──────── MATERIAL FOR THIS TASK
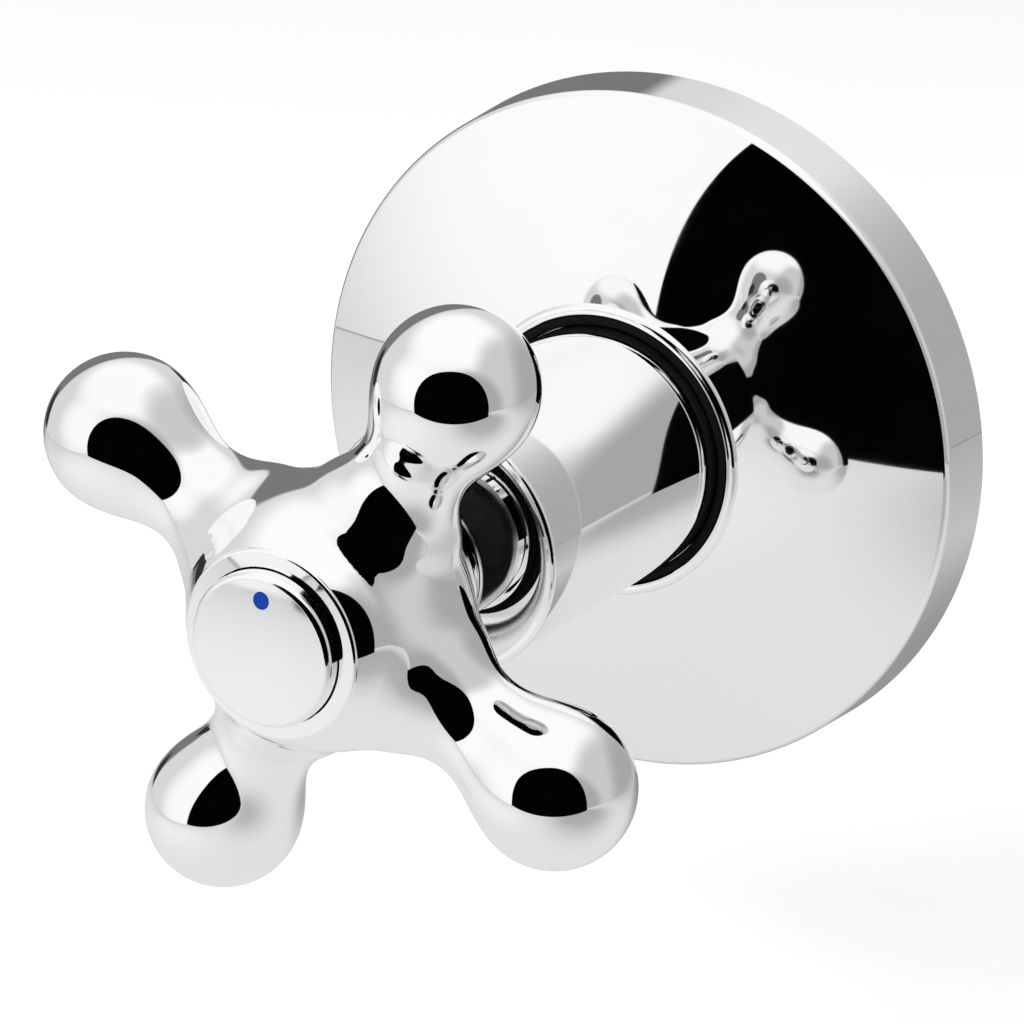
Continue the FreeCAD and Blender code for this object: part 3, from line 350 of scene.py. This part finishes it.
────────────────
──────── MATERIAL FOR THIS TASK
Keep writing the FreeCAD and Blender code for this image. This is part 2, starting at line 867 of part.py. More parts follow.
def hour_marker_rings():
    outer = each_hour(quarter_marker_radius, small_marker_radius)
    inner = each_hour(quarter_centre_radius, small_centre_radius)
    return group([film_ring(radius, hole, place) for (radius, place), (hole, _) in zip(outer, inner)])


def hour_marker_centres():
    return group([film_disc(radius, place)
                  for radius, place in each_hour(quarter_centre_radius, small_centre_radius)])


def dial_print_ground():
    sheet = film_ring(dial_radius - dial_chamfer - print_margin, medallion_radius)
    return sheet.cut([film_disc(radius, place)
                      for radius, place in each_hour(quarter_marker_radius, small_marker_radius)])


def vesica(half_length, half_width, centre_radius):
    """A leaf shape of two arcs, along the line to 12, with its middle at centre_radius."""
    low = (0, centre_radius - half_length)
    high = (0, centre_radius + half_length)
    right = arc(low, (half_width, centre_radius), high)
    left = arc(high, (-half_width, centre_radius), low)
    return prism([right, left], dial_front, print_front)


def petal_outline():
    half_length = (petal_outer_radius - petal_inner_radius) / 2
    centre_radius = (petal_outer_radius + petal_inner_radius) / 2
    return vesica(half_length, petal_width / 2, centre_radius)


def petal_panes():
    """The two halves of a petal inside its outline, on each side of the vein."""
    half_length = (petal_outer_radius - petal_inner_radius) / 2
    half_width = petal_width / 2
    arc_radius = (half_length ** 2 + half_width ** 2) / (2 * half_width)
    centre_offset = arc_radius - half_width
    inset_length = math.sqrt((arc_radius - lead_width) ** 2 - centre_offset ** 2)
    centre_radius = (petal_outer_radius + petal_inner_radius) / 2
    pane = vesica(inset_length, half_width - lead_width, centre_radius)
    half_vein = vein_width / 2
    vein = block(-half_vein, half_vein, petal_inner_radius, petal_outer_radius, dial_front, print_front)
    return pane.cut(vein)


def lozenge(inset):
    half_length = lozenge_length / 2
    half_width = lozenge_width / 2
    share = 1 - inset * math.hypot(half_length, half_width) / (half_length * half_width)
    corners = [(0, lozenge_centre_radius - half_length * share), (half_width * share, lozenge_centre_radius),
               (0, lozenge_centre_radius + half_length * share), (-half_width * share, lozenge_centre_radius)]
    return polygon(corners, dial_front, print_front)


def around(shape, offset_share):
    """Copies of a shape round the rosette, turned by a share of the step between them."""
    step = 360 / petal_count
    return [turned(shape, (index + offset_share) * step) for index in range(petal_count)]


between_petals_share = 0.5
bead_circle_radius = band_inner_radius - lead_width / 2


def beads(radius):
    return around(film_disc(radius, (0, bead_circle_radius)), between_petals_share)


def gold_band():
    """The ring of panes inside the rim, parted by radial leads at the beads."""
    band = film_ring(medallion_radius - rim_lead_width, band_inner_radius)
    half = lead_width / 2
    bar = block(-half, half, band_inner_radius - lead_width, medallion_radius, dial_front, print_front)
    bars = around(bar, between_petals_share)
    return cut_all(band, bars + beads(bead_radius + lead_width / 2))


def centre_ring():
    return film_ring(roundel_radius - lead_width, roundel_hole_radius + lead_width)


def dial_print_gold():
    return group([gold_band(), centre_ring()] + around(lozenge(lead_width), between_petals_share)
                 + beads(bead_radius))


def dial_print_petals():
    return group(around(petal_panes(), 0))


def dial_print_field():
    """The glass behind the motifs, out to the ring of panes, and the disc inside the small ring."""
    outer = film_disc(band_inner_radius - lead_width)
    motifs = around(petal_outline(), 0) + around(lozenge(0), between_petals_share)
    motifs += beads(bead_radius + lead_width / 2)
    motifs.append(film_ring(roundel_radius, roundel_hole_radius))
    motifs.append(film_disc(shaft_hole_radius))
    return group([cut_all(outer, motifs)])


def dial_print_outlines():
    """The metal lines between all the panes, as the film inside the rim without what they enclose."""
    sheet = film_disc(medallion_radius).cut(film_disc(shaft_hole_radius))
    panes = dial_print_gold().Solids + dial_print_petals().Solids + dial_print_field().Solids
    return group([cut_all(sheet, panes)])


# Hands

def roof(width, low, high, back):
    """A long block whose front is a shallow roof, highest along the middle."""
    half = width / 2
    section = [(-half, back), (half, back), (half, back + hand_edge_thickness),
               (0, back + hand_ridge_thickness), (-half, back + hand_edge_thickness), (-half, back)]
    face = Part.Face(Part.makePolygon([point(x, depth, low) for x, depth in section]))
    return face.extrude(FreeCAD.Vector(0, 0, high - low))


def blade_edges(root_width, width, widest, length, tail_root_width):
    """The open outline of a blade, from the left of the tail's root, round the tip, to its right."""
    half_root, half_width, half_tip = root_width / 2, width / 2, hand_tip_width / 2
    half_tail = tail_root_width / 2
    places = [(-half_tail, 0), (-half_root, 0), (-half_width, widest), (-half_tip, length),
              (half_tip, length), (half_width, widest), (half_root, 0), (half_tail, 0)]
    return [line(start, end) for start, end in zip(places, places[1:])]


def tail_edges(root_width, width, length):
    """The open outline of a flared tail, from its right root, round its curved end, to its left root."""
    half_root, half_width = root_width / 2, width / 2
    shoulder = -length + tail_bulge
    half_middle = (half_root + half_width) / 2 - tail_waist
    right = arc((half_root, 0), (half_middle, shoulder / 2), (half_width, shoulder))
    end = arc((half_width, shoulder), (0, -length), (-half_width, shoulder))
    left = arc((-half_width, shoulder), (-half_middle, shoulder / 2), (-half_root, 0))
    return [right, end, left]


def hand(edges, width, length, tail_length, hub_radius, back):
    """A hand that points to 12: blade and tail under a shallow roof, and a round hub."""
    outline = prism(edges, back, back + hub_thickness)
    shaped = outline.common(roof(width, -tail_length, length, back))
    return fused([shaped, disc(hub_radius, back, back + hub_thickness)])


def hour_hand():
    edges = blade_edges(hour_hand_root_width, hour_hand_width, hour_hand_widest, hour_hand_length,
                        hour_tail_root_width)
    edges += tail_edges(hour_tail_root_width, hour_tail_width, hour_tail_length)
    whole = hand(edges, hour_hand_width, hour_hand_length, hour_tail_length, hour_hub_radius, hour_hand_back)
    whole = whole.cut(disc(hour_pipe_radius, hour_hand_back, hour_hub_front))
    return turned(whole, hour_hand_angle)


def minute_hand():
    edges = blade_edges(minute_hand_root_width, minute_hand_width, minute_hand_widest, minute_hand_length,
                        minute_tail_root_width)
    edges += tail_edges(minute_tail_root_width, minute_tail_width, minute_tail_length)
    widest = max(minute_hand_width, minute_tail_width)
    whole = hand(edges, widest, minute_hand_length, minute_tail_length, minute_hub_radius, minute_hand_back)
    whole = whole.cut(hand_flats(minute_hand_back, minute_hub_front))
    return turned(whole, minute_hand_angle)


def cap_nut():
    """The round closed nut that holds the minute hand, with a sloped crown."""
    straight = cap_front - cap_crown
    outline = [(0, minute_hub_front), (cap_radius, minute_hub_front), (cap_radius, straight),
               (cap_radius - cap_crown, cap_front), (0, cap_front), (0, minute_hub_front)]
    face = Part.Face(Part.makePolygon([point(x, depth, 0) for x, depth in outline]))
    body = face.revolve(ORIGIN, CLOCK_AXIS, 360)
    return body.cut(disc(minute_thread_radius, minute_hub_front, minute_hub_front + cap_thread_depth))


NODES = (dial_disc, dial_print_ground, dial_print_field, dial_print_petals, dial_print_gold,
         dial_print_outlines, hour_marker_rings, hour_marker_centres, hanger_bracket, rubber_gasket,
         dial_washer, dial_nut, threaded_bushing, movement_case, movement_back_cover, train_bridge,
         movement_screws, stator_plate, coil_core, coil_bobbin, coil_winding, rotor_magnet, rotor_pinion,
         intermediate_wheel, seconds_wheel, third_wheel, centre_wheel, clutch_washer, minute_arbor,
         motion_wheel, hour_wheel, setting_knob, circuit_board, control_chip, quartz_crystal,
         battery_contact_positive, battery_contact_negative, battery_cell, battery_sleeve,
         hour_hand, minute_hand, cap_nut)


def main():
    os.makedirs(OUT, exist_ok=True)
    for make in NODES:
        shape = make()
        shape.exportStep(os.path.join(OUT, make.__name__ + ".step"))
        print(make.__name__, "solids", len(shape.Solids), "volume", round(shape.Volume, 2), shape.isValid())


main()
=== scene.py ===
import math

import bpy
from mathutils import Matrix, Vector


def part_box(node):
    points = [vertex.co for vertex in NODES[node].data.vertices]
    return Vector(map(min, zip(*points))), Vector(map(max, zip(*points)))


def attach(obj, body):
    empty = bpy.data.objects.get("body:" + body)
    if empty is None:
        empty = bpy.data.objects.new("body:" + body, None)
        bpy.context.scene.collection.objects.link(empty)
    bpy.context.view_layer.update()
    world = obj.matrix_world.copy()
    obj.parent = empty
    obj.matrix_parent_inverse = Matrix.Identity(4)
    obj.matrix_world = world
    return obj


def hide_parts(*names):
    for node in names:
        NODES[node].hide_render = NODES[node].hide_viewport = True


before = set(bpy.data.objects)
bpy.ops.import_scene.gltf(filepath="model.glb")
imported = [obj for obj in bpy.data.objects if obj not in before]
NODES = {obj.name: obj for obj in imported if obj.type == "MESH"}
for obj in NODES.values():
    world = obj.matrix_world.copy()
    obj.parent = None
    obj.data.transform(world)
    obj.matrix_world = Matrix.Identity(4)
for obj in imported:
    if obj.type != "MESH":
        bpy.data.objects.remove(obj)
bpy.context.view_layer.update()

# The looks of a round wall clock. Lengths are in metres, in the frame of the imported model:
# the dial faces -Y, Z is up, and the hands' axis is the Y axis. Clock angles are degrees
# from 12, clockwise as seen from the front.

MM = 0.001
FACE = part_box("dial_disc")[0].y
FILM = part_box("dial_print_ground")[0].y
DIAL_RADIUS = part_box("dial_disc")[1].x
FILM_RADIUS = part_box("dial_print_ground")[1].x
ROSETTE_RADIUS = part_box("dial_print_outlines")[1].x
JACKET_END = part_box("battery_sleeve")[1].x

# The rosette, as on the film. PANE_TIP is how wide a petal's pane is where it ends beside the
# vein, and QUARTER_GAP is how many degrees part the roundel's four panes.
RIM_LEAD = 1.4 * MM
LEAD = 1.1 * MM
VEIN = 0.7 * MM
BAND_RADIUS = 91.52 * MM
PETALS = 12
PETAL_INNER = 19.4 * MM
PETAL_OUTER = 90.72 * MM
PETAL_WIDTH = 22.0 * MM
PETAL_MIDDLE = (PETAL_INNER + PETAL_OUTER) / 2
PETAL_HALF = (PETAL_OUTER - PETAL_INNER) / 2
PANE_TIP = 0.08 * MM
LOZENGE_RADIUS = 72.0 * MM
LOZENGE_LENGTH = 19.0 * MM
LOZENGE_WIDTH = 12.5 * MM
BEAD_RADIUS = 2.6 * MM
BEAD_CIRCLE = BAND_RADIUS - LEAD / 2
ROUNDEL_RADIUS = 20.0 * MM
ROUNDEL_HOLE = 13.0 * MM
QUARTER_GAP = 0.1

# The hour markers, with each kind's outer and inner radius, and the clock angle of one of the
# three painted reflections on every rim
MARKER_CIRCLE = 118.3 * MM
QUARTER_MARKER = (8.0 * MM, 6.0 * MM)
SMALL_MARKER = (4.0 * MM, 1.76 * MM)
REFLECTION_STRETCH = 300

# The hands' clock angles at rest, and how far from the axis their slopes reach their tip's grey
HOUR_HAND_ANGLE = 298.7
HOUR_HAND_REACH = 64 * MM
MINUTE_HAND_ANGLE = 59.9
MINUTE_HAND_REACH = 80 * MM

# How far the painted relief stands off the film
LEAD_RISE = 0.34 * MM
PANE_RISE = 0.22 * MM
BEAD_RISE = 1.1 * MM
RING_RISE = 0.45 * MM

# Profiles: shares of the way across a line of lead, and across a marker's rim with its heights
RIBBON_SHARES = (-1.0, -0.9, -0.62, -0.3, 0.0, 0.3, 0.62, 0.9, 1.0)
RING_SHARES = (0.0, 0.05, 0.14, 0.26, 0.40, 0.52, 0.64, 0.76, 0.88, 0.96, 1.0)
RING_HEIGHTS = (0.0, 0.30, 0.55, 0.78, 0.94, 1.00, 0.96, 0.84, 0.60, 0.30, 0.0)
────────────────
## WRITTEN PROBLEM
Print, from the entries above, the line with "in imported if", the line with "QUARTER_GAP = 0.1" and all lines between them, exactly and with nothing else.

## WORKED SOLUTION
NODES = {obj.name: obj for obj in imported if obj.type == "MESH"}
for obj in NODES.values():
    world = obj.matrix_world.copy()
    obj.parent = None
    obj.data.transform(world)
    obj.matrix_world = Matrix.Identity(4)
for obj in imported:
    if obj.type != "MESH":
        bpy.data.objects.remove(obj)
bpy.context.view_layer.update()

# The looks of a round wall clock. Lengths are in metres, in the frame of the imported model:
# the dial faces -Y, Z is up, and the hands' axis is the Y axis. Clock angles are degrees
# from 12, clockwise as seen from the front.

MM = 0.001
FACE = part_box("dial_disc")[0].y
FILM = part_box("dial_print_ground")[0].y
DIAL_RADIUS = part_box("dial_disc")[1].x
FILM_RADIUS = part_box("dial_print_ground")[1].x
ROSETTE_RADIUS = part_box("dial_print_outlines")[1].x
JACKET_END = part_box("battery_sleeve")[1].x

# The rosette, as on the film. PANE_TIP is how wide a petal's pane is where it ends beside the
# vein, and QUARTER_GAP is how many degrees part the roundel's four panes.
RIM_LEAD = 1.4 * MM
LEAD = 1.1 * MM
VEIN = 0.7 * MM
BAND_RADIUS = 91.52 * MM
PETALS = 12
PETAL_INNER = 19.4 * MM
PETAL_OUTER = 90.72 * MM
PETAL_WIDTH = 22.0 * MM
PETAL_MIDDLE = (PETAL_INNER + PETAL_OUTER) / 2
PETAL_HALF = (PETAL_OUTER - PETAL_INNER) / 2
PANE_TIP = 0.08 * MM
LOZENGE_RADIUS = 72.0 * MM
LOZENGE_LENGTH = 19.0 * MM
LOZENGE_WIDTH = 12.5 * MM
BEAD_RADIUS = 2.6 * MM
BEAD_CIRCLE = BAND_RADIUS - LEAD / 2
ROUNDEL_RADIUS = 20.0 * MM
ROUNDEL_HOLE = 13.0 * MM
QUARTER_GAP = 0.1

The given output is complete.